Animals and study design
All animals were healthy, pure or mixed-breed dogs of both sexes. The five studies were conducted under a controlled and blinded design, with dogs randomly allocated to two groups of eight dogs each (control and treated). Prior to treatment, all dogs underwent a physical examination conducted by a veterinarian to ensure that they were healthy. To detect the presence or absence of any treatment-related or unrelated health abnormality or adverse event, health observations were conducted daily from the start to end of all studies as well as at hourly intervals for 4 h immediately after treatment. All animals were managed similarly, with due regard for their well-being and in compliance with the Merial Ethics Committee and Merial Institutional Animal Care and Use Committee requirements.
The studies were designed in accordance with the World Association for the Advancement of Veterinary Parasitology (WAAVP) guidelines for evaluating the efficacy of parasiticides for the treatment, prevention and control of flea and tick infestation on dogs and cats  and were conducted in accordance with Good Clinical Practices as described in International Cooperation on Harmonisation of Technical Requirements for Registration of Veterinary Medicinal Products .
Studies 1, 3, and 4 were conducted in the United States and studies 2 and 5 were conducted in South Africa.
Infestations were induced with three different laboratory-maintained C. felis strains not known to be resistant to any ectoparasiticide. Fleas used in study 1 were obtained from the Bertek, Inc. colony (Greenbrier, Arkansas), which was started in 2004 using US sourced fleas. Wild caught fleas were added to this colony in 2011. US PLRS strain fleas were used in studies 2 and 5. This strain originated from the US and had been maintained in colony in South Africa for approximately 20 months prior to being used in these studies. Fleas from Elward II labs (Soquel, California) were used in studies 3 and 4. This strain has been maintained under laboratory conditions for approximately 33 years with the addition of wild caught fleas to the colony approximately every three to six months.

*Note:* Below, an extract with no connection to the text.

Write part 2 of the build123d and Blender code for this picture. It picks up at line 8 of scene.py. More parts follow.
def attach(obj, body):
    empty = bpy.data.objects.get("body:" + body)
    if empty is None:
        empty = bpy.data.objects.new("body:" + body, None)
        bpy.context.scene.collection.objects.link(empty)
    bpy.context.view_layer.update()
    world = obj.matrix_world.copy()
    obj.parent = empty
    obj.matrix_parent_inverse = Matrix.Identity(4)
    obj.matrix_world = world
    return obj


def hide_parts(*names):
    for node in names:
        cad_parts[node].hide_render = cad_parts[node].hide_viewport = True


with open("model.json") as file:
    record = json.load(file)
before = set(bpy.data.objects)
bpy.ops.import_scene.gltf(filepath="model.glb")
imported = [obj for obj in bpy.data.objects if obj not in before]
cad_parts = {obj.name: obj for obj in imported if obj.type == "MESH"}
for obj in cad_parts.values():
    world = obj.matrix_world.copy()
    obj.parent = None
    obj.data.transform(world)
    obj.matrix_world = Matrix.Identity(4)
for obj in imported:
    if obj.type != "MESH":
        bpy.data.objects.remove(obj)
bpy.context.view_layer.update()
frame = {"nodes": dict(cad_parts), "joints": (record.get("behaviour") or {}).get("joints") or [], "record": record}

Dogs assigned to the five control groups were not treated. On study Day 0, each dog in the five treated groups received a topical application of 6.76%w/v fipronil + 50.48% w/v permethrin, (Frontline Tri- Act®/Frontect®) at either the minimum recommended dose of 0.1 mL/kg bodyweight corresponding to a minimum dose of 6.76 mg/kg fipronil and 50.48 mg/kg permethrin (study 1) or the commercial dose of the product based on bodyweight (pipette dose, studies 2, 3, 4 and 5). For studies 2 through 5, the applied fipronil dose ranged from 6.90 mg/kg to 13.39 mg/kg and the permethrin dose ranged between 51.51 mg/kg and 99.96 mg/kg. Treatments were applied once on Day 0 directly on the skin, after parting the hair, at two spots on the midline of the neck, between the base of the skull and the shoulder blades.

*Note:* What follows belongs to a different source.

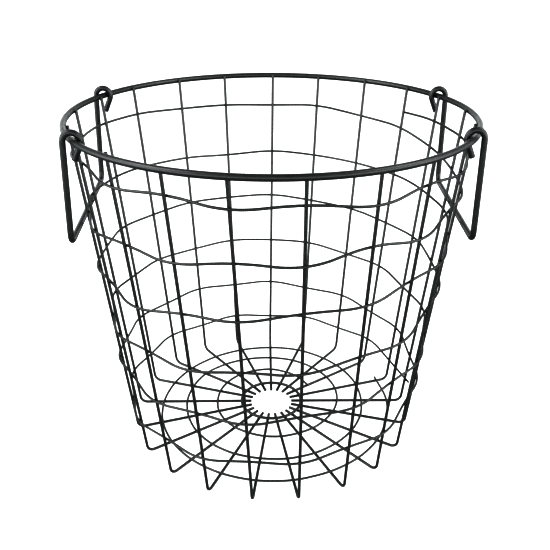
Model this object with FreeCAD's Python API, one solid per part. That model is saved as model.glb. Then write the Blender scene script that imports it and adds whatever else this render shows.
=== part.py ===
"""Round basket of black coated steel wire with two swing handles.

A heavy rim carries 21 bent stave wires. Each stave runs down the wall, turns
through a rounded bend and goes on as a floor spoke that ends near the middle,
under a hub ring. One thin wire is woven round the wall, and one lies on the spokes.
A bail handle hooks over the rim on each side and hangs against the wall.

Millimetres. +Z is up, the origin is on the basket's axis at the surface that it
stands on, and the handles are at -X (left) and +X (right).
"""
import FreeCAD
import Part
import math
import os
from FreeCAD import Vector

# Wire diameters
rim_wire = 4.4
handle_wire = 4.2
stave_wire = 2.3
hub_wire = 2.4
weaver_wire = 1.8

# Rim and hub
rim_radius = 149.3
rim_height = 267.0
hub_radius = 26.5
weld_depth = 0.15

# Staves: stave 0 is at the back, and they are counted clockwise from above
stave_count = 21
tip_above_rim = 0.8
long_stave = 13
long_tip_above_rim = 1.8
corner_radius = 118.7
spoke_rise = 4.6
spoke_end_radius = 18.0
stave_bend = 6.0

# Where each stave stands, in degrees anticlockwise from an even spacing
rim_shifts = [
    -0.5, 0, -0.5, -1, 0.5, -0.5, 0, 0, -0.5, 0, -1, -1.5, -0.5, -0.5, -1, 3, 2, 1, 2, 0, 0,
]
floor_shifts = [
    0.5, 0.5, 0, 0, 0, 0, 1, 1.5, 2, 2.5, 1.5, 1.5, 1.5, 1, 1, 1.5, 1, 0.5, 1, 0.5, 0.5,
]

# Weaving: the gap between crossing wires, and what the side wire's ends add to it.
# High on the wall the side wire also goes up and down as it passes in and out.
weave_gap = 0.05
end_lift = 0.15
tail_past_crossing = 3.0
bend_share = 0.45
zigzag = 1.2
zigzag_crossings = 100

# Side wire: it starts at stave 3 and goes round clockwise. Each pair is a count
# of stave crossings since the start and the wire's height there.
side_first_stave = 3
side_turns = 6
side_heights = [
    (0, 248), (4, 247), (6, 245.5), (8, 247.5), (11, 248.5), (14, 247), (17, 241.5),
    (19, 241), (21, 233.5), (22, 226.5), (24, 217.5), (26, 212.5), (27, 213.5), (28, 209.5),
    (31, 204), (35, 202), (38, 196), (39, 197.5), (42, 192), (43, 190.5), (44, 186.5),
    (47, 176.5), (50, 168.5), (52, 160), (54, 159.5), (57, 155.5), (60, 154.5), (62, 149),
    (65, 144), (68, 130), (73, 119.5), (78, 110.5), (81, 109.5), (84, 102.5), (86, 96.5),
    (89, 89.5), (92, 81), (94, 77.5), (96, 75.5), (98, 68.5), (102, 63), (107, 52),
    (110, 44), (112, 42.5), (116, 35), (120, 29.5), (123, 27), (128, 22.5),
]

# Floor wire: it lies on the spokes, starts at stave 3 beside the hub and goes round
# anticlockwise. Each pair is a count of crossings since the start and the radius there.
floor_first_stave = 3
floor_radii = [
    (0, 42), (1, 45.5), (3, 51), (5, 51.5), (8, 48.5), (12, 48.5), (15, 50.5), (17, 54),
    (20, 63), (23, 71.5), (27, 77.5), (30, 75.5), (34, 75.5), (37, 78), (40, 82), (44, 93),
    (47, 94.5), (51, 98), (57, 100.5), (60, 103.5), (62, 107),
]

# Handles: the places of the two hooks are counted in staves from the back
handle_bend = 6.0
hook_radius = 5.8
hook_offset = 0.6
hook_tail = 11.5
hook_tail_angle = 22.0
handles = {
    "right_handle": {"front": 6.84, "back": 3.83, "lean": 1.0, "drop": 72.3},
    "left_handle": {"front": -7.06, "back": -3.86, "lean": 2.2, "drop": 71.0},
}

step = 360.0 / stave_count
up = Vector(0, 0, 1)
side_crossings = side_heights[-1][0] + 1
floor_crossings = floor_radii[-1][0] + 1


def unit(vector):
    return Vector(vector).normalize()


def polar(radius, angle, height):
    turn = math.radians(angle)
    return Vector(radius * math.cos(turn), radius * math.sin(turn), height)


def even_angle(stave):
    """Direction of a stave's place in an even spacing, in degrees from +X."""
    return 90.0 - stave * step


def between(pairs, count):
    """Value at count on the straight lines that join the pairs."""
    for (first, low), (last, high) in zip(pairs, pairs[1:]):
        if count <= last:
            return low + (high - low) * (count - first) / (last - first)
    return pairs[-1][1]


# ---- Wire bending -----------------------------------------------------------

def bend_at(before, corner, after, bend):
    """First, middle and last point of the arc that rounds a corner.

    With no bend radius given, the arc takes the same share of both runs.
    """
    back = unit(before - corner)
    ahead = unit(after - corner)
    half = back.getAngle(ahead) / 2
    if bend is None:
        shorter = min(before.distanceToPoint(corner), after.distanceToPoint(corner))
        bend = bend_share * shorter * math.tan(half)
    reach = bend / math.tan(half)
    crown = corner + unit(back + ahead) * (bend / math.sin(half) - bend)
    return corner + back * reach, crown, corner + ahead * reach


def bent_path(corners, bend=None):
    """Straight runs between the corners, joined by tangent arcs."""
    edges = []
    start = corners[0]
    for before, corner, after in zip(corners, corners[1:], corners[2:]):
        first, crown, last = bend_at(before, corner, after, bend)
        edges.append(Part.LineSegment(start, first).toShape())
        edges.append(Part.Arc(first, crown, last).toShape())
        start = last
    edges.append(Part.LineSegment(start, corners[-1]).toShape())
    return edges


def corners_through(points):
    """Corners of a wire whose rounded bends pass through the points.

    The wire runs on straight past its first and its last point.
    """
    corners = points
    for attempt in range(8):
        moved = [points[0]]
        for before, corner, after, point in zip(corners, corners[1:], corners[2:], points[1:]):
            crown = bend_at(before, corner, after, None)[1]
            moved.append(point - crown + corner)
        moved.append(points[-1])
        corners = moved
    corners[0] = points[0] + unit(points[0] - corners[1]) * tail_past_crossing
    corners[-1] = points[-1] + unit(points[-1] - corners[-2]) * tail_past_crossing
    return corners


def wire_solid(edges, diameter):
    """A round wire along the edges."""
    path = Part.Wire(edges)
    start = edges[0].valueAt(edges[0].FirstParameter)
    heading = edges[0].tangentAt(edges[0].FirstParameter)
    section = Part.Face(Part.Wire([Part.makeCircle(diameter / 2, start, heading)]))
    solid = path.makePipe(section)
    expected = path.Length * math.pi * diameter ** 2 / 4
    if abs(solid.Volume / expected - 1) > 0.001:
        raise ValueError("a bent wire's volume is not its section times its length")
    return solid


# ---- Staves -----------------------------------------------------------------

# The bends at the foot of the wall touch the ground, and the spokes rise from there to
# the hub.
wall_angle = math.atan2(rim_radius - corner_radius, rim_height)
spoke_angle = math.atan2(spoke_rise, corner_radius - hub_radius)
bend_reach = stave_bend / math.tan((math.pi / 2 + wall_angle - spoke_angle) / 2)
bend_dip = bend_reach * math.sin(spoke_angle) - stave_bend * (1 - math.cos(spoke_angle))
corner_height = stave_wire / 2 - bend_dip
hub_height = corner_height + spoke_rise
weld_offset = ((rim_wire + stave_wire) / 2 - weld_depth) / math.cos(wall_angle)
weave_offset = (stave_wire + weaver_wire) / 2 + weave_gap


def stave_tip(stave):
    """Top end of a stave, inside the rim."""
    stave = stave % stave_count
    above = long_tip_above_rim if stave == long_stave else tip_above_rim
    radius = rim_radius - weld_offset + above * math.tan(wall_angle)
    return polar(radius, even_angle(stave) + rim_shifts[stave], rim_height + above)


def spoke_point(stave, radius):
    """Centre of a stave's floor run at a distance from the basket's axis."""
    height = corner_height + (corner_radius - radius) * math.tan(spoke_angle)
    return polar(radius, even_angle(stave) + floor_shifts[stave % stave_count], height)


def stave_corner(stave):
    """Where the lines of a stave's wall and floor runs meet."""
    return spoke_point(stave, corner_radius)


def wall_point(stave, height):
    """Centre of a stave's wall run at a height."""
    tip = stave_tip(stave)
    corner = stave_corner(stave)
    share = (height - corner.z) / (tip.z - corner.z)
    return corner + (tip - corner) * share


def make_stave(stave):
    corners = [stave_tip(stave), stave_corner(stave), spoke_point(stave, spoke_end_radius)]
    return wire_solid(bent_path(corners, stave_bend), stave_wire)


# ---- Rings ------------------------------------------------------------------

def make_rim():
    return Part.makeTorus(rim_radius, rim_wire / 2, Vector(0, 0, rim_height))


def make_hub():
    height = hub_height + (stave_wire + hub_wire) / 2 - weld_depth
    return Part.makeTorus(hub_radius, hub_wire / 2, Vector(0, 0, height))


# ---- Woven wires ------------------------------------------------------------

def side_crossing(count):
    """Centre of the side wire where it passes a stave, outside and inside by turns."""
    is_end = count in (0, side_crossings - 1)
    side = 1 if count % 2 == 0 else -1
    offset = weave_offset + end_lift if is_end else weave_offset
    wave = zigzag * max(0, 1 - count / zigzag_crossings)
    height = between(side_heights, count) - side * wave
    centre = wall_point(side_first_stave + count, height)
    outward = unit(Vector(centre.x, centre.y, 0))
    return centre + outward * (side * offset / math.cos(wall_angle))


def make_side_turns():
    """The side wire, cut into its turns half way between two staves."""
    corners = corners_through([side_crossing(count) for count in range(side_crossings)])
    turns = []
    start = [corners[0]]
    first = 1
    for turn in range(1, side_turns + 1):
        last = turn * stave_count if turn < side_turns else len(corners)
        piece = start + corners[first:last]
        if turn < side_turns:
            cut = (corners[last - 1] + corners[last]) * 0.5
            piece.append(cut)
            start = [cut]
            first = last
        turns.append(wire_solid(bent_path(piece), weaver_wire))
    return turns


def floor_crossing(count):
    """Centre of the floor wire where it lies on a spoke."""
    centre = spoke_point(floor_first_stave - count, between(floor_radii, count))
    return centre + up * weave_offset / math.cos(spoke_angle)


def make_floor_wire():
    corners = corners_through([floor_crossing(count) for count in range(floor_crossings)])
    return wire_solid(bent_path(corners), weaver_wire)


# ---- Handles ----------------------------------------------------------------

def hook_edges(pivot, out, down):
    """One hook from its tail's end over the rim, and where its leg starts."""
    tail = math.radians(hook_tail_angle)
    centre = pivot + out * hook_offset
    loop_start = centre + (down * math.sin(tail) - out * math.cos(tail)) * hook_radius
    tail_end = loop_start + (down * math.cos(tail) + out * math.sin(tail)) * hook_tail
    leg_start = centre + out * hook_radius
    edges = [
        Part.LineSegment(tail_end, loop_start).toShape(),
        Part.Arc(loop_start, centre - down * hook_radius, leg_start).toShape(),
    ]
    return edges, leg_start


def handle_edges(front, back, lean, drop):
    """A bail bent from one wire, hooked over the rim at two places."""
    front_pivot = polar(rim_radius, even_angle(front), rim_height)
    back_pivot = polar(rim_radius, even_angle(back), rim_height)
    across = unit(back_pivot - front_pivot)
    level = across.cross(up)
    if level.dot(front_pivot) < 0:
        level = level * -1
    lean_turn = math.radians(lean)
    out = level * math.cos(lean_turn) + up * math.sin(lean_turn)
    down = level * math.sin(lean_turn) - up * math.cos(lean_turn)

    front_hook, front_leg = hook_edges(front_pivot, out, down)
    back_hook, back_leg = hook_edges(back_pivot, out, down)
    bail = [front_leg, front_leg + down * drop, back_leg + down * drop, back_leg]
    edges = front_hook + bent_path(bail, handle_bend)
    for edge in reversed(back_hook):
        edges.append(edge)
    return Part.Wire(edges).OrderedEdges


# ---- The whole basket -------------------------------------------------------

def make_nodes():
    nodes = {"rim_ring": make_rim(), "hub_ring": make_hub()}
    for stave in range(stave_count):
        nodes[f"stave_{stave + 1:02d}"] = make_stave(stave)
    for turn, solid in enumerate(make_side_turns(), start=1):
        nodes[f"side_wire_turn_{turn}"] = solid
    nodes["floor_wire"] = make_floor_wire()
    for name, place in handles.items():
        nodes[name] = wire_solid(handle_edges(**place), handle_wire)
    return nodes


os.makedirs("parts", exist_ok=True)
for name, shape in make_nodes().items():
    shape.exportStep(f"parts/{name}.step")
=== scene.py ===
"""Round egg basket of black coated steel wire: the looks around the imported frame.

Every wire is drawn again as a fine tube with rounded cut ends, the welds and the
coating that bridges crossing wires are added, and all of it gets the satin black
coating. Metres. Counts of crossings and the weave's heights are the design's own.
"""

import math

import bmesh
import bpy
from mathutils import Matrix, Vector, noise


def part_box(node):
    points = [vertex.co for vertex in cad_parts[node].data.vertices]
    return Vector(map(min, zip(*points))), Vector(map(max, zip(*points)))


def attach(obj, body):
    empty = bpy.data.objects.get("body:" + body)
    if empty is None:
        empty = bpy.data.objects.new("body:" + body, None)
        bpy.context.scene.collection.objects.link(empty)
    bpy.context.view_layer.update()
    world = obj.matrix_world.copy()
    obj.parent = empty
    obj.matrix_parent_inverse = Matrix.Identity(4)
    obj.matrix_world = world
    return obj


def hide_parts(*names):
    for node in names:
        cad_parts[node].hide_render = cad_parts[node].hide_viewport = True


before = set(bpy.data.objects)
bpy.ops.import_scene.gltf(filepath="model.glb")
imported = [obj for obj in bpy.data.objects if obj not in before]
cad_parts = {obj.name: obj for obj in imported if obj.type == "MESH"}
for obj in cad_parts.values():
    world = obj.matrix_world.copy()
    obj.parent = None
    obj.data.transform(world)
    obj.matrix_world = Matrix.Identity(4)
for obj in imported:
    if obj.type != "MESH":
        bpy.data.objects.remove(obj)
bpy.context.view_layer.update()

MM = 0.001
UP = Vector((0, 0, 1))

# ---- Sizes ------------------------------------------------------------------

rim_low, rim_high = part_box("rim_ring")
hub_low, hub_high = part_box("hub_ring")
rim_wire = rim_high.z - rim_low.z
hub_wire = hub_high.z - hub_low.z
rim_radius = (rim_high.x - rim_low.x - rim_wire) / 2
hub_radius = (hub_high.x - hub_low.x - hub_wire) / 2
rim_height = (rim_high.z + rim_low.z) / 2
hub_ring_height = (hub_high.z + hub_low.z) / 2
stave_wire = 2.3 * MM
weaver_wire = 1.8 * MM
handle_wire = 4.2 * MM
weld_depth = 0.15 * MM

# Staves: stave 0 is at the back, and they are counted clockwise from above
stave_count = 21
step = 360.0 / stave_count
tip_above_rim = 0.8 * MM
long_stave = 13
long_tip_above_rim = 1.8 * MM
corner_radius = 118.7 * MM
spoke_rise = 4.6 * MM
spoke_end_radius = 18.0 * MM
stave_bend = 6.0 * MM
hub_height = hub_ring_height - (stave_wire + hub_wire) / 2 + weld_depth
corner_height = hub_height - spoke_rise

# Where each stave stands, in degrees anticlockwise from an even spacing
rim_shifts = [
    -0.5, 0, -0.5, -1, 0.5, -0.5, 0, 0, -0.5, 0, -1, -1.5, -0.5, -0.5, -1, 3, 2, 1, 2, 0, 0,
]
floor_shifts = [
    0.5, 0.5, 0, 0, 0, 0, 1, 1.5, 2, 2.5, 1.5, 1.5, 1.5, 1, 1, 1.5, 1, 0.5, 1, 0.5, 0.5,
]

# Weaving
weave_offset = (stave_wire + weaver_wire) / 2 + 0.05 * MM
end_lift = 0.15 * MM
tail_past_crossing = 3.0 * MM
bend_share = 0.45
zigzag = 1.2
zigzag_crossings = 100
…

Flea infestations and adult flea counts
Each dog was infested with 100 (±5) unfed adult fleas on Days −1, 7, 14, 21 and 28. All live fleas remaining on the dogs were removed and counted via thorough combing of all body areas with a fine-tooth flea comb either on Day 1 at 24 h after treatment and at 24 h after each of the subsequent weekly flea infestations for study 1, or at 48 h after treatment or subsequent weekly infestation for studies 2, 3, 4 and 5.

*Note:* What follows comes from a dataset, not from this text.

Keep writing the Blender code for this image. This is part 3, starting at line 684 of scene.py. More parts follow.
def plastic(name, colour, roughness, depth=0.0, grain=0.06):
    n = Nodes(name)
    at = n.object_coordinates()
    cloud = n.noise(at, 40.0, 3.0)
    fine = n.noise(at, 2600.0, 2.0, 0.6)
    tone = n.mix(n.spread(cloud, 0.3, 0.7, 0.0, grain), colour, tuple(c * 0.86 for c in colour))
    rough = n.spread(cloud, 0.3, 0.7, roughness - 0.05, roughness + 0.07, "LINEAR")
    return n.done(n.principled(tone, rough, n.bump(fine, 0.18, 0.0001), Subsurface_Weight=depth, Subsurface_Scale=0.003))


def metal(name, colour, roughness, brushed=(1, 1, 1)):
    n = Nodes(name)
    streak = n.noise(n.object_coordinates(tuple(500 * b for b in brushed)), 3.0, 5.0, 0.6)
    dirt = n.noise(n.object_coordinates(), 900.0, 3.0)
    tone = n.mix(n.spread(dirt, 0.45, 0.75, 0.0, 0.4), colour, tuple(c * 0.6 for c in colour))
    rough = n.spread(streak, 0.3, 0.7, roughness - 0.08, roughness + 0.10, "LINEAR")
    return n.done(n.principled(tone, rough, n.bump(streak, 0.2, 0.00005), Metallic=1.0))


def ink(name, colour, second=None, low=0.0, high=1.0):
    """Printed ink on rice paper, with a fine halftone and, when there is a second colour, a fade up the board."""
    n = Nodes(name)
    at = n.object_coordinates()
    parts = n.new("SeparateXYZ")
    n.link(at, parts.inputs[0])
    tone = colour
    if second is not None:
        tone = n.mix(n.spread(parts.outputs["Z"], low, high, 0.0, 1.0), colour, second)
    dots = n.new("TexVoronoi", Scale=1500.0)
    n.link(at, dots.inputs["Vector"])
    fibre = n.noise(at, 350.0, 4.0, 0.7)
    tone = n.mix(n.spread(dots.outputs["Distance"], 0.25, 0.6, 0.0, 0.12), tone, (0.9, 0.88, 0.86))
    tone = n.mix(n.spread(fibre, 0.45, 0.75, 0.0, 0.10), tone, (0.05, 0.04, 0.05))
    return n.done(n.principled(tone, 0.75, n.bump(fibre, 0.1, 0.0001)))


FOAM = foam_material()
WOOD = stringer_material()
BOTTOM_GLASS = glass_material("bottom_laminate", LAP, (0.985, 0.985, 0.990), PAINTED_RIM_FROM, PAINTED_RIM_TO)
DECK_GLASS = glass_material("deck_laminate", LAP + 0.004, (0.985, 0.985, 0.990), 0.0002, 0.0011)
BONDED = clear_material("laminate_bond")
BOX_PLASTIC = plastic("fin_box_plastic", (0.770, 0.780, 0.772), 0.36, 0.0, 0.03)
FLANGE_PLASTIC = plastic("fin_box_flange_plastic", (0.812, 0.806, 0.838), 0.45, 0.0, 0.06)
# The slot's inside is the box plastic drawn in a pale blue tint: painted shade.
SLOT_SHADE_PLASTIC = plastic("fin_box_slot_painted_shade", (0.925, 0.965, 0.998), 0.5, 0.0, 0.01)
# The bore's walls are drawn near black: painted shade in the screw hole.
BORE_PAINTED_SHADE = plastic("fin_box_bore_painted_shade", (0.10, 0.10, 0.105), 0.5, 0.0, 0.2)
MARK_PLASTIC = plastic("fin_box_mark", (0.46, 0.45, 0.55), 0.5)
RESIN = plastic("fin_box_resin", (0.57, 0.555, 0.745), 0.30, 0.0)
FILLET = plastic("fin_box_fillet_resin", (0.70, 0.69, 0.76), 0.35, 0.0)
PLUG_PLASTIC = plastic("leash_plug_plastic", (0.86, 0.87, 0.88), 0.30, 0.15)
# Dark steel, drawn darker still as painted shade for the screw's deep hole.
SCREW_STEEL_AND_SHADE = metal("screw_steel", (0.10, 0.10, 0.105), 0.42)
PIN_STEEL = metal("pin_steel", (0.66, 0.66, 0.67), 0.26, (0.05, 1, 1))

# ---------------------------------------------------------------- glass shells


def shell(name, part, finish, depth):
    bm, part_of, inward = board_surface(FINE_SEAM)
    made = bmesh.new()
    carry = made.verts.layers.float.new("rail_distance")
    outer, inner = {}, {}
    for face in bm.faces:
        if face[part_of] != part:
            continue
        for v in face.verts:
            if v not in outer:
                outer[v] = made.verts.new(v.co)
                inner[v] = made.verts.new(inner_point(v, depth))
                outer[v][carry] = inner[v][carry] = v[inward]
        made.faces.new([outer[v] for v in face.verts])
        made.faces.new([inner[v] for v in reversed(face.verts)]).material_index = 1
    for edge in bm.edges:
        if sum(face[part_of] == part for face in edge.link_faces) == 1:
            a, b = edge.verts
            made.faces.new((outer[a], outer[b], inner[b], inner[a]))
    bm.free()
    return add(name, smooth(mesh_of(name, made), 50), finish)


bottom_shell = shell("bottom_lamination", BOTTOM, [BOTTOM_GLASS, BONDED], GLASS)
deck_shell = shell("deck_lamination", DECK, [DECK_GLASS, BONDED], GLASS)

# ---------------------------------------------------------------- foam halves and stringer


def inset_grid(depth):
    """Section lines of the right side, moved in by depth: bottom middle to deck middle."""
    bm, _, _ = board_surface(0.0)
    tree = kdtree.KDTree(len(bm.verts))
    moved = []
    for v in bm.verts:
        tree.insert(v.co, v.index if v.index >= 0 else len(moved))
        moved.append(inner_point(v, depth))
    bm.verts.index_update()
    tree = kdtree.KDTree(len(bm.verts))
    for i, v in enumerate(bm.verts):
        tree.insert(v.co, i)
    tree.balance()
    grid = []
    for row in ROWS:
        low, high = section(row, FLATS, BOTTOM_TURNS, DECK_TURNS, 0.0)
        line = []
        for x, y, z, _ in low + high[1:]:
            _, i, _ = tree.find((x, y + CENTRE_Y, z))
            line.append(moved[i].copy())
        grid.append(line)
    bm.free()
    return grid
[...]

No water exposure or shampooing was performed in study 1. In studies 2 and 3, dogs were submitted to water immersion carried out by thoroughly wetting dogs (including the head) with spray from a bathing wand for at least 1 min. The dogs were dried with a blow dryer before returning them to their cages (study 2) or allowed to air dry (study 3). Water immersion was conducted on Days 10 and 24 in study 2 and on Days 10, 17 and 24 in study 3. In studies 4 and 5, dogs were shampooed following a similar protocol for both studies on Day 17 with Bio Guard® shampoo (Farnam Companies, Inc., USA) as follows: the coat of the dog was wetted thoroughly with warm water. The shampoo was spread across the animal to form a foamy lather. It was massaged into the wet coat of the entire animal and left on for 5 min. The animal was then rinsed with clean water. The dogs were dried with a blow dryer before returning them to their cages (study 5) or were allowed to air dry (study 4).
For the evaluation of efficacy against adult fleas, the flea counts were transformed to the natural logarithm of (count + 1) for calculation of geometric means for each treatment group as previously described and in accordance with WAAVP guidelines . The percent efficacy was calculated as 100×[(C-T)/C], where C is the geometric mean of the untreated dogs and T is the geometric mean of the treated dogs. The log counts of the treated groups were compared to the log counts of the untreated groups using an F-test adjusted for the allocation blocks used to randomize the dogs to treatment group. The mixed procedure in SAS® version 9.1.3 was used for the analysis, with the treatment groups listed as a fixed effect and the allocation blocks listed as a random effect. All testing was two-sided at the significance level of p <0.05.